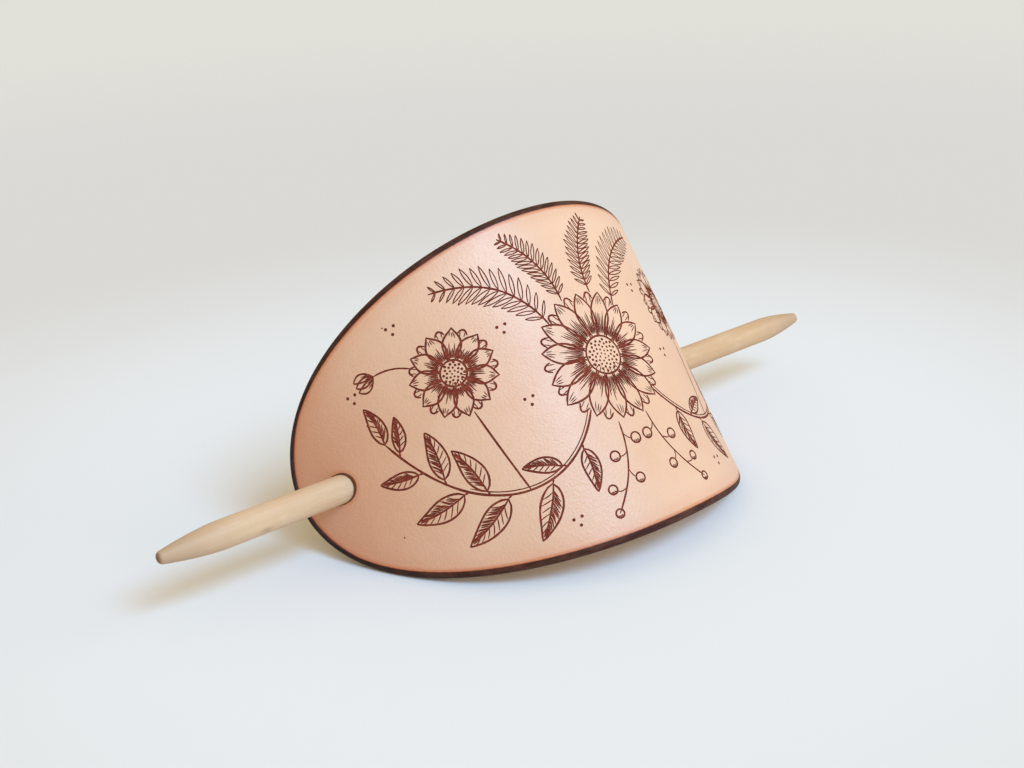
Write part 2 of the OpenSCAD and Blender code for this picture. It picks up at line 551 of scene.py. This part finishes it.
def outline_ring(leather, inset, depth):
    """The oval drawn in by an inset along its own normal, as flat points at one depth."""
    angle = np.linspace(0.0, math.tau, OUTLINE_POINTS, endpoint=False)
    a, b = leather.length / 2, leather.width / 2
    normal = np.stack([b * np.cos(angle), a * np.sin(angle)], axis=1)
    normal /= np.linalg.norm(normal, axis=1, keepdims=True)
    turn = np.mod(angle - FULLER_ANGLE + math.pi, math.tau) - math.pi
    out = FULLER_WIDTH * np.exp(-((turn / FULLER_SPREAD) ** 2)) - inset
    edge = np.stack([a * np.cos(angle), b * np.sin(angle)], axis=1) + out[:, None] * normal
    return np.column_stack([edge, np.full(OUTLINE_POINTS, depth)])


def hole_ring(leather, side, radius, depth):
    """Where a round bore along the stick meets the leather at one depth, as flat points."""
    angle = np.linspace(0.0, math.tau, HOLE_POINTS, endpoint=False)
    _, stick_back = bow(leather, hole_place(leather))
    back = stick_back - radius * np.cos(angle)
    limit = middle_turn(leather)
    arc_back = leather.middle_radius * (1 - math.cos(limit)) + leather.end_radius * math.cos(limit)
    turn = np.arccos((arc_back - back) / (leather.end_radius + depth))
    along = leather.middle_length / 2 + (turn - limit) * leather.end_radius
    height = -side * radius * np.sin(angle) - leather.hole_drop
    return np.column_stack([side * along, height, np.full(HOLE_POINTS, depth)])


class FlatLeather:
    """The leather while it is flat: its points, and its faces with the number of a finish."""

    def __init__(self):
        self.points = []
        self.faces = []
        self.finishes = []

    def add_points(self, rows):
        """Adds points and returns their numbers."""
        first = len(self.points)
        self.points.extend(map(tuple, rows))
        return list(range(first, len(self.points)))

    def add_face(self, corners, finish):
        """Adds one face."""
        self.faces.append(corners)
        self.finishes.append(finish)

    def wall(self, rings, inward=False):
        """Joins closed rings of points by bands of faces. Returns the first ring and the last."""
        rings = [self.add_points(ring) for ring in rings]
        for ring, following in zip(rings, rings[1:]):
            for i in range(len(ring)):
                j = (i + 1) % len(ring)
                band = [ring[i], following[i], following[j], ring[j]]
                self.add_face(band[::-1] if inward else band, RIM)
        return rings[0], rings[-1]


def spread_points(leather, holes):
    """Points of an even grid that lie inside the outline and clear of the holes."""
    a, b = leather.length / 2 - leather.rim, leather.width / 2 - leather.rim
    along = np.arange(-a, a, GRID_ALONG)
    height = np.arange(-b, b, GRID_ACROSS)
    grid = np.stack(np.meshgrid(along, height), axis=-1).reshape(-1, 2)
    kept = (grid[:, 0] / (a - GRID_ALONG)) ** 2 + (grid[:, 1] / (b - GRID_ALONG)) ** 2 < 1
    for ring in holes:
        middle = ring.mean(axis=0)
        reach = np.linalg.norm(ring - middle, axis=1).max() + GRID_ALONG / 2
        kept &= np.linalg.norm(grid - middle, axis=1) > reach
    return grid[kept]


def signed_area(corners):
    """Area of a flat polygon, positive if its corners run anticlockwise."""
    x, y = np.asarray(corners, float).T
    return 0.5 * float(np.dot(x, np.roll(y, -1)) - np.dot(y, np.roll(x, -1)))


def cover(leather, cut, rings, depth, burnt=None):
    """Fills one side of the leather between its outline and its holes, and sinks the burnt lines."""
    flat = [np.array([cut.points[i][:2] for i in ring]) for ring in rings]
    corners, faces, numbers = [], [], []
    for ring, spots in zip(rings, flat):
        first = len(corners)
        corners.extend(spots / MM)
        numbers.extend(ring)
        faces.append(list(range(first, first + len(ring))))
    corners.extend(spread_points(leather, flat[1:]) / MM)
    if burnt:
        first = len(corners)
        corners.extend(burnt.points)
        for face in burnt.faces:
            for k in range(1, len(face) - 1):
                part = [first + i for i in (face[0], face[k], face[k + 1])]
                area = signed_area([corners[i] for i in part])
                if abs(area) > SMALLEST:
                    faces.append(part if area > 0 else part[::-1])
    spots, _, triangles, came_from, _, inside = delaunay_2d_cdt(
        [Vector(corner) for corner in corners], [], faces, 1, CLOSEST, True
    )
    levels = {False: {}, True: {}}
    for i, sources in enumerate(came_from):
        for k in sources:
            if k < len(numbers):
                levels[False].setdefault(i, numbers[k])

    def number(i, sunk):
        """The number of a point at its plain or its sunk level."""
        level = levels[sunk]
        if i not in level:
            level_depth = depth - math.copysign(sunk * leather.depth, depth)
            level[i] = cut.add_points([(spots[i].x * MM, spots[i].y * MM, level_depth)])[0]
        return level[i]

    sunk_edges, plain_edges = set(), set()
    for triangle, sources in zip(triangles, inside):
        if any(source in range(1, len(rings)) for source in sources):
            continue
        sunk = any(source >= len(rings) for source in sources)
        if signed_area([spots[i] for i in triangle]) < 0:
            triangle = triangle[::-1]
        face = [number(i, sunk) for i in triangle]
        finish = LINES if sunk else FACE if depth > 0 else FLESH
        cut.add_face(face if depth > 0 else face[::-1], finish)
        edges = sunk_edges if sunk else plain_edges
        edges.update((triangle[k - 1], triangle[k]) for k in range(len(triangle)))
    for a, b in sorted(sunk_edges):
        if (b, a) in plain_edges:
            cut.add_face([number(a, False), number(b, False), number(b, True), number(a, True)], LINES)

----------

EXERCISE BRIEF –
Write the data out again in full and exactly.

THE RESPONSE –
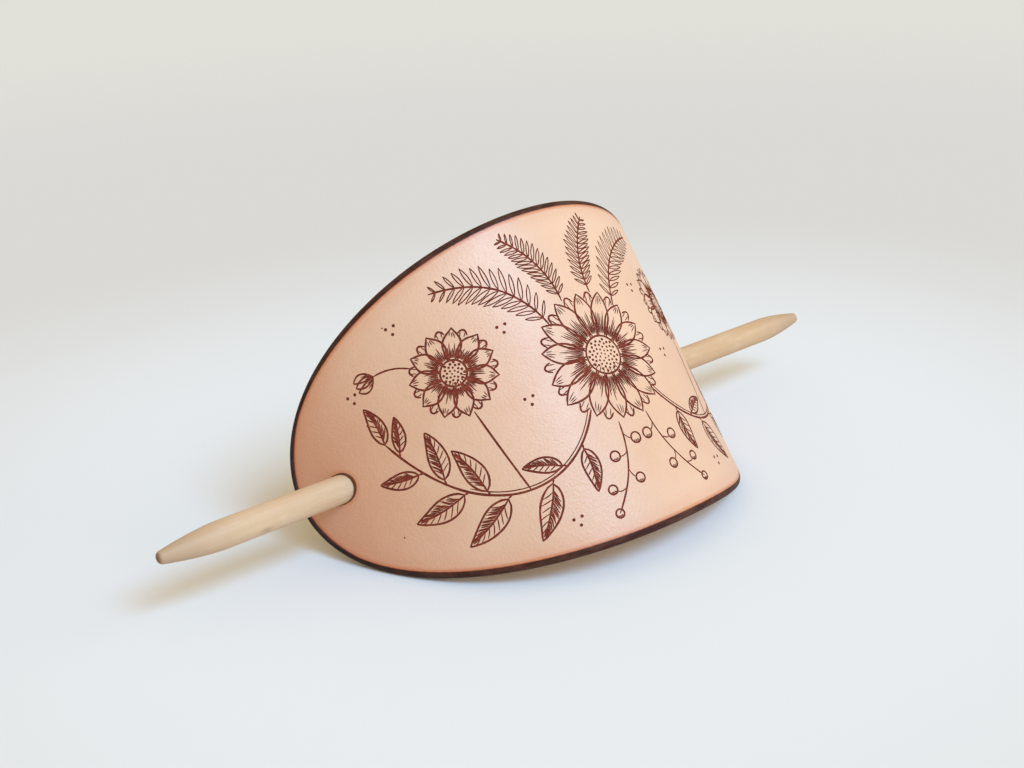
Write part 2 of the OpenSCAD and Blender code for this picture. It picks up at line 551 of scene.py. This part finishes it.
def outline_ring(leather, inset, depth):
    """The oval drawn in by an inset along its own normal, as flat points at one depth."""
    angle = np.linspace(0.0, math.tau, OUTLINE_POINTS, endpoint=False)
    a, b = leather.length / 2, leather.width / 2
    normal = np.stack([b * np.cos(angle), a * np.sin(angle)], axis=1)
    normal /= np.linalg.norm(normal, axis=1, keepdims=True)
    turn = np.mod(angle - FULLER_ANGLE + math.pi, math.tau) - math.pi
    out = FULLER_WIDTH * np.exp(-((turn / FULLER_SPREAD) ** 2)) - inset
    edge = np.stack([a * np.cos(angle), b * np.sin(angle)], axis=1) + out[:, None] * normal
    return np.column_stack([edge, np.full(OUTLINE_POINTS, depth)])


def hole_ring(leather, side, radius, depth):
    """Where a round bore along the stick meets the leather at one depth, as flat points."""
    angle = np.linspace(0.0, math.tau, HOLE_POINTS, endpoint=False)
    _, stick_back = bow(leather, hole_place(leather))
    back = stick_back - radius * np.cos(angle)
    limit = middle_turn(leather)
    arc_back = leather.middle_radius * (1 - math.cos(limit)) + leather.end_radius * math.cos(limit)
    turn = np.arccos((arc_back - back) / (leather.end_radius + depth))
    along = leather.middle_length / 2 + (turn - limit) * leather.end_radius
    height = -side * radius * np.sin(angle) - leather.hole_drop
    return np.column_stack([side * along, height, np.full(HOLE_POINTS, depth)])


class FlatLeather:
    """The leather while it is flat: its points, and its faces with the number of a finish."""

    def __init__(self):
        self.points = []
        self.faces = []
        self.finishes = []

    def add_points(self, rows):
        """Adds points and returns their numbers."""
        first = len(self.points)
        self.points.extend(map(tuple, rows))
        return list(range(first, len(self.points)))

    def add_face(self, corners, finish):
        """Adds one face."""
        self.faces.append(corners)
        self.finishes.append(finish)

    def wall(self, rings, inward=False):
        """Joins closed rings of points by bands of faces. Returns the first ring and the last."""
        rings = [self.add_points(ring) for ring in rings]
        for ring, following in zip(rings, rings[1:]):
            for i in range(len(ring)):
                j = (i + 1) % len(ring)
                band = [ring[i], following[i], following[j], ring[j]]
                self.add_face(band[::-1] if inward else band, RIM)
        return rings[0], rings[-1]


def spread_points(leather, holes):
    """Points of an even grid that lie inside the outline and clear of the holes."""
    a, b = leather.length / 2 - leather.rim, leather.width / 2 - leather.rim
    along = np.arange(-a, a, GRID_ALONG)
    height = np.arange(-b, b, GRID_ACROSS)
    grid = np.stack(np.meshgrid(along, height), axis=-1).reshape(-1, 2)
    kept = (grid[:, 0] / (a - GRID_ALONG)) ** 2 + (grid[:, 1] / (b - GRID_ALONG)) ** 2 < 1
    for ring in holes:
        middle = ring.mean(axis=0)
        reach = np.linalg.norm(ring - middle, axis=1).max() + GRID_ALONG / 2
        kept &= np.linalg.norm(grid - middle, axis=1) > reach
    return grid[kept]


def signed_area(corners):
    """Area of a flat polygon, positive if its corners run anticlockwise."""
    x, y = np.asarray(corners, float).T
    return 0.5 * float(np.dot(x, np.roll(y, -1)) - np.dot(y, np.roll(x, -1)))


def cover(leather, cut, rings, depth, burnt=None):
    """Fills one side of the leather between its outline and its holes, and sinks the burnt lines."""
    flat = [np.array([cut.points[i][:2] for i in ring]) for ring in rings]
    corners, faces, numbers = [], [], []
    for ring, spots in zip(rings, flat):
        first = len(corners)
        corners.extend(spots / MM)
        numbers.extend(ring)
        faces.append(list(range(first, first + len(ring))))
    corners.extend(spread_points(leather, flat[1:]) / MM)
    if burnt:
        first = len(corners)
        corners.extend(burnt.points)
        for face in burnt.faces:
            for k in range(1, len(face) - 1):
                part = [first + i for i in (face[0], face[k], face[k + 1])]
                area = signed_area([corners[i] for i in part])
                if abs(area) > SMALLEST:
                    faces.append(part if area > 0 else part[::-1])
    spots, _, triangles, came_from, _, inside = delaunay_2d_cdt(
        [Vector(corner) for corner in corners], [], faces, 1, CLOSEST, True
    )
    levels = {False: {}, True: {}}
    for i, sources in enumerate(came_from):
        for k in sources:
            if k < len(numbers):
                levels[False].setdefault(i, numbers[k])

    def number(i, sunk):
        """The number of a point at its plain or its sunk level."""
        level = levels[sunk]
        if i not in level:
            level_depth = depth - math.copysign(sunk * leather.depth, depth)
            level[i] = cut.add_points([(spots[i].x * MM, spots[i].y * MM, level_depth)])[0]
        return level[i]

    sunk_edges, plain_edges = set(), set()
    for triangle, sources in zip(triangles, inside):
        if any(source in range(1, len(rings)) for source in sources):
            continue
        sunk = any(source >= len(rings) for source in sources)
        if signed_area([spots[i] for i in triangle]) < 0:
            triangle = triangle[::-1]
        face = [number(i, sunk) for i in triangle]
        finish = LINES if sunk else FACE if depth > 0 else FLESH
        cut.add_face(face if depth > 0 else face[::-1], finish)
        edges = sunk_edges if sunk else plain_edges
        edges.update((triangle[k - 1], triangle[k]) for k in range(len(triangle)))
    for a, b in sorted(sunk_edges):
        if (b, a) in plain_edges:
            cut.add_face([number(a, False), number(b, False), number(b, True), number(a, True)], LINES)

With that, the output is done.